2011年2月9日水曜日

マーケティングとイノベーションの意味①

最近、マーケティングとイノベーションの定義について質問を受けたので、改めて整理しておきたいと思います。

ドラッカーの用語は、広い意味で使われていたり、逆にごくせまい意味で使われたりします。

ですから場合に応じて読み分ける必要があります。
しかし、ドラッカー理論の全体像を把握する点からは初期の代表作『現代の経営』(1954年)の記述が重要です。

主要な個所を抜き書きして解説します。


まずはマーケティングの意味です。


企業の目的が顧客の創造であることから、企業には二つの基本的な機能が存在する。すなわち、マーケティングとイノベーションである。
この二つの機能こそ起業家的機能である。


‥当時のマーケティングについての典型的な考えは、「工場が生産したものを販売すること」だった。
今日では、それが「市場が必要とするものを生産すること」に変わりつつある。


マーケティングは企業にとってあまりに基本的な活動である。
‥‥マーケティングは販売よりもはるかに大きな活動である。
それは専門化されるべき活動ではなく、全事業にかかわる活動である。
まさにマーケティングは事業の最終成果、すなわち顧客の観点からみた全事業である。


以上の内容には次の要素が読み取れます。


マーケティングは最終目的「顧客の創造」にかかわる基本的機能である。

マーケティングは市場の視点に立つ活動である。

マーケティングは全社活動である。

企業のマーケティング事業部の「マーケティング」概念は、ドラッカー理論では「販売」に当たる場合が多い。

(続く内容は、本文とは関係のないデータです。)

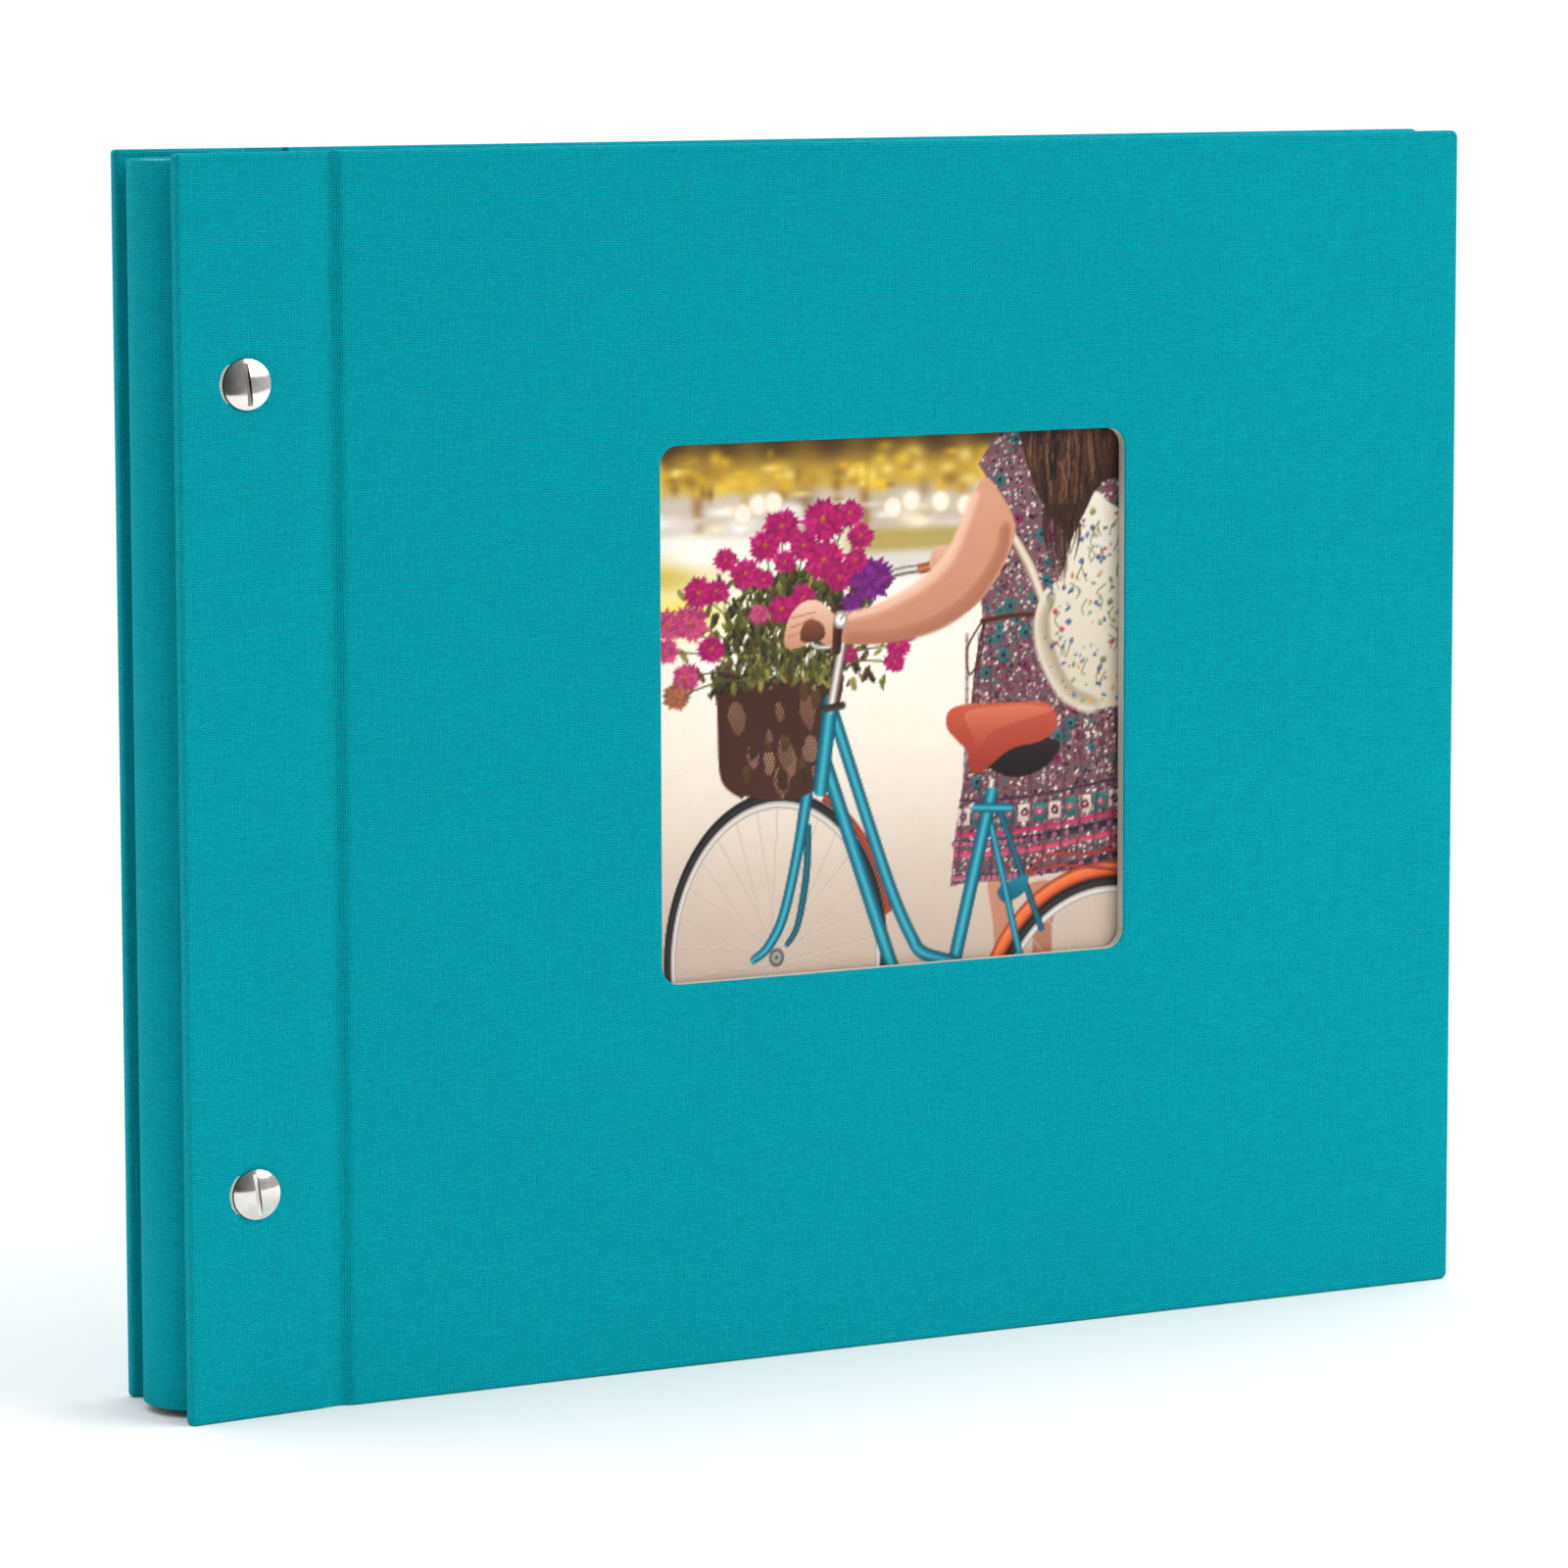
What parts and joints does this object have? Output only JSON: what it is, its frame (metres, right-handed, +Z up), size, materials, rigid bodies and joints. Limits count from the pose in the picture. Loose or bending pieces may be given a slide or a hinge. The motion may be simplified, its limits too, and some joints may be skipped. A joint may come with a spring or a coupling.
{
  "type": "scrapbook album",
  "caption": "Landscape screw-post album in linen bookcloth with a square window in its front cover, hinged covers, scored leaves and a sliding window print.",
  "frame": {"origin": "middle of the album's box, on the surface that the cover edges stand on", "axes": "+X from the spine to the fore edge, +Y from the front cover to the back cover, +Z up along the spine"},
  "size_m": [0.3024, 0.0338, 0.25],
  "materials": {
    "linen": "matte",
    "greyboard": "matte",
    "endpaper": "matte",
    "leaf_card": "matte",
    "print": "satin",
    "nickel": "polished"
  },
  "bodies": {
    "binding": {"front_hinge_board": "greyboard", "front_hinge_cloth": "linen", "back_hinge_board": "greyboard", "back_hinge_cloth": "linen", "spine_board": "greyboard", "spine_cloth": "linen", "binding_posts": "nickel", "leaf_stubs": "leaf_card"},
    "front_cover": {"front_board": "greyboard", "front_cloth": "linen", "front_liner": "endpaper", "window_pocket": "endpaper"},
    "back_cover": {"back_board": "greyboard", "back_cloth": "linen", "back_liner": "endpaper"},
    "print": {"window_print": "print"},
    "screw_lower": {"screw_lower": "nickel"},
    "screw_upper": {"screw_upper": "nickel"},
    "leaf_01": {"leaf_01": "leaf_card"},
    "leaf_02": {"leaf_02": "leaf_card"},
    "leaf_03": {"leaf_03": "leaf_card"},
    "leaf_04": {"leaf_04": "leaf_card"},
    "leaf_05": {"leaf_05": "leaf_card"},
    "leaf_06": {"leaf_06": "leaf_card"},
    "leaf_07": {"leaf_07": "leaf_card"},
    "leaf_08": {"leaf_08": "leaf_card"},
    "leaf_09": {"leaf_09": "leaf_card"},
    "leaf_10": {"leaf_10": "leaf_card"},
    "leaf_11": {"leaf_11": "leaf_card"},
    "leaf_12": {"leaf_12": "leaf_card"},
    "leaf_13": {"leaf_13": "leaf_card"},
    "leaf_14": {"leaf_14": "leaf_card"},
    "leaf_15": {"leaf_15": "leaf_card"},
    "leaf_16": {"leaf_16": "leaf_card"},
    "leaf_17": {"leaf_17": "leaf_card"},
    "leaf_18": {"leaf_18": "leaf_card"},
    "leaf_19": {"leaf_19": "leaf_card"},
    "leaf_20": {"leaf_20": "leaf_card"}
  },
  "joints": [
    {"name": "front_cover_hinge", "type": "hinge", "parent": "binding", "child": "front_cover", "pos_m": [-0.1173, -0.01385, 0.125], "axis": [0, 0, -1], "range_deg": [0, 165]},
    {"name": "back_cover_hinge", "type": "hinge", "parent": "binding", "child": "back_cover", "pos_m": [-0.1173, 0.01385, 0.125], "axis": [0, 0, 1], "range_deg": [0, 165]},
    {"name": "print_slide", "type": "slide", "parent": "front_cover", "child": "print", "axis": [0, 0, 1], "range_m": [0, 0.125]},
    {"name": "screw_lower_turn", "type": "hinge", "parent": "binding", "child": "screw_lower", "pos_m": [-0.1338, -0.01522, 0.045], "axis": [0, -1, 0], "continuous": true},
    {"name": "screw_upper_turn", "type": "hinge", "parent": "binding", "child": "screw_upper", "pos_m": [-0.1338, -0.01522, 0.205], "axis": [0, -1, 0], "continuous": true},
    {"name": "leaf_01_turn", "type": "hinge", "parent": "binding", "child": "leaf_01", "pos_m": [-0.1158, -0.00988, 0.125], "axis": [0, 0, -1], "range_deg": [0, 85]},
    {"name": "leaf_02_turn", "type": "hinge", "parent": "binding", "child": "leaf_02", "pos_m": [-0.1158, -0.00884, 0.125], "axis": [0, 0, -1], "range_deg": [0, 80.75]},
    {"name": "leaf_03_turn", "type": "hinge", "parent": "binding", "child": "leaf_03", "pos_m": [-0.1158, -0.0078, 0.125], "axis": [0, 0, -1], "range_deg": [0, 76.5]},
    {"name": "leaf_04_turn", "type": "hinge", "parent": "binding", "child": "leaf_04", "pos_m": [-0.1158, -0.00676, 0.125], "axis": [0, 0, -1], "range_deg": [0, 72.25]},
    {"name": "leaf_05_turn", "type": "hinge", "parent": "binding", "child": "leaf_05", "pos_m": [-0.1158, -0.00572, 0.125], "axis": [0, 0, -1], "range_deg": [0, 68]},
    {"name": "leaf_06_turn", "type": "hinge", "parent": "binding", "child": "leaf_06", "pos_m": [-0.1158, -0.00468, 0.125], "axis": [0, 0, -1], "range_deg": [0, 63.75]},
    {"name": "leaf_07_turn", "type": "hinge", "parent": "binding", "child": "leaf_07", "pos_m": [-0.1158, -0.00364, 0.125], "axis": [0, 0, -1], "range_deg": [0, 59.5]},
    {"name": "leaf_08_turn", "type": "hinge", "parent": "binding", "child": "leaf_08", "pos_m": [-0.1158, -0.0026, 0.125], "axis": [0, 0, -1], "range_deg": [0, 55.25]},
    {"name": "leaf_09_turn", "type": "hinge", "parent": "binding", "child": "leaf_09", "pos_m": [-0.1158, -0.00156, 0.125], "axis": [0, 0, -1], "range_deg": [0, 51]},
    {"name": "leaf_10_turn", "type": "hinge", "parent": "binding", "child": "leaf_10", "pos_m": [-0.1158, -0.00052, 0.125], "axis": [0, 0, -1], "range_deg": [0, 46.75]},
    {"name": "leaf_11_turn", "type": "hinge", "parent": "binding", "child": "leaf_11", "pos_m": [-0.1158, 0.00052, 0.125], "axis": [0, 0, -1], "range_deg": [0, 42.5]},
    {"name": "leaf_12_turn", "type": "hinge", "parent": "binding", "child": "leaf_12", "pos_m": [-0.1158, 0.00156, 0.125], "axis": [0, 0, -1], "range_deg": [0, 38.25]},
    {"name": "leaf_13_turn", "type": "hinge", "parent": "binding", "child": "leaf_13", "pos_m": [-0.1158, 0.0026, 0.125], "axis": [0, 0, -1], "range_deg": [0, 34]},
    {"name": "leaf_14_turn", "type": "hinge", "parent": "binding", "child": "leaf_14", "pos_m": [-0.1158, 0.00364, 0.125], "axis": [0, 0, -1], "range_deg": [0, 29.75]},
    {"name": "leaf_15_turn", "type": "hinge", "parent": "binding", "child": "leaf_15", "pos_m": [-0.1158, 0.00468, 0.125], "axis": [0, 0, -1], "range_deg": [0, 25.5]},
    {"name": "leaf_16_turn", "type": "hinge", "parent": "binding", "child": "leaf_16", "pos_m": [-0.1158, 0.00572, 0.125], "axis": [0, 0, -1], "range_deg": [0, 21.25]},
    {"name": "leaf_17_turn", "type": "hinge", "parent": "binding", "child": "leaf_17", "pos_m": [-0.1158, 0.00676, 0.125], "axis": [0, 0, -1], "range_deg": [0, 17]},
    {"name": "leaf_18_turn", "type": "hinge", "parent": "binding", "child": "leaf_18", "pos_m": [-0.1158, 0.0078, 0.125], "axis": [0, 0, -1], "range_deg": [0, 12.75]},
    {"name": "leaf_19_turn", "type": "hinge", "parent": "binding", "child": "leaf_19", "pos_m": [-0.1158, 0.00884, 0.125], "axis": [0, 0, -1], "range_deg": [0, 8.5]},
    {"name": "leaf_20_turn", "type": "hinge", "parent": "binding", "child": "leaf_20", "pos_m": [-0.1158, 0.00988, 0.125], "axis": [0, 0, -1], "range_deg": [0, 4.25]}
  ],
  "couplings": [
    {"joint": "leaf_01_turn", "follows": "front_cover_hinge", "ratio": 0.51515},
    {"joint": "leaf_02_turn", "follows": "front_cover_hinge", "ratio": 0.48939},
    {"joint": "leaf_03_turn", "follows": "front_cover_hinge", "ratio": 0.46364},
    {"joint": "leaf_04_turn", "follows": "front_cover_hinge", "ratio": 0.43788},
    {"joint": "leaf_05_turn", "follows": "front_cover_hinge", "ratio": 0.41212},
    {"joint": "leaf_06_turn", "follows": "front_cover_hinge", "ratio": 0.38636},
    {"joint": "leaf_07_turn", "follows": "front_cover_hinge", "ratio": 0.36061},
    {"joint": "leaf_08_turn", "follows": "front_cover_hinge", "ratio": 0.33485},
    {"joint": "leaf_09_turn", "follows": "front_cover_hinge", "ratio": 0.30909},
    {"joint": "leaf_10_turn", "follows": "front_cover_hinge", "ratio": 0.28333},
    {"joint": "leaf_11_turn", "follows": "front_cover_hinge", "ratio": 0.25757},
    {"joint": "leaf_12_turn", "follows": "front_cover_hinge", "ratio": 0.23182},
    {"joint": "leaf_13_turn", "follows": "front_cover_hinge", "ratio": 0.20606},
    {"joint": "leaf_14_turn", "follows": "front_cover_hinge", "ratio": 0.1803},
    {"joint": "leaf_15_turn", "follows": "front_cover_hinge", "ratio": 0.15454},
    {"joint": "leaf_16_turn", "follows": "front_cover_hinge", "ratio": 0.12879},
    {"joint": "leaf_17_turn", "follows": "front_cover_hinge", "ratio": 0.10303},
    {"joint": "leaf_18_turn", "follows": "front_cover_hinge", "ratio": 0.077272},
    {"joint": "leaf_19_turn", "follows": "front_cover_hinge", "ratio": 0.051515},
    {"joint": "leaf_20_turn", "follows": "front_cover_hinge", "ratio": 0.025757}
  ]
}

その後の1964年の『創造する経営者』では、成果は市場・顧客、商品・サービス、流通チャネルの3つの領域のバランスによって実現されると書かれています。

そこで私はドラッカーのマーケティングの概念を

現在の視点から成果の3領域(市場顧客・商品サービス・流通チャネル)のバランスを取る全社的活動

と理解して再定義したわけです。

つまりマーケティングとは全社的な経営戦略であることになります。

マーケティングを全社的経営戦略ととらえる視点からは、その後、マーケティング理論の大御所のフィリップ・コトラーが体系化しています。

ドラッカーはコトラーに先駆けて極めて現代的なマーケティングの定義を行ったわけです。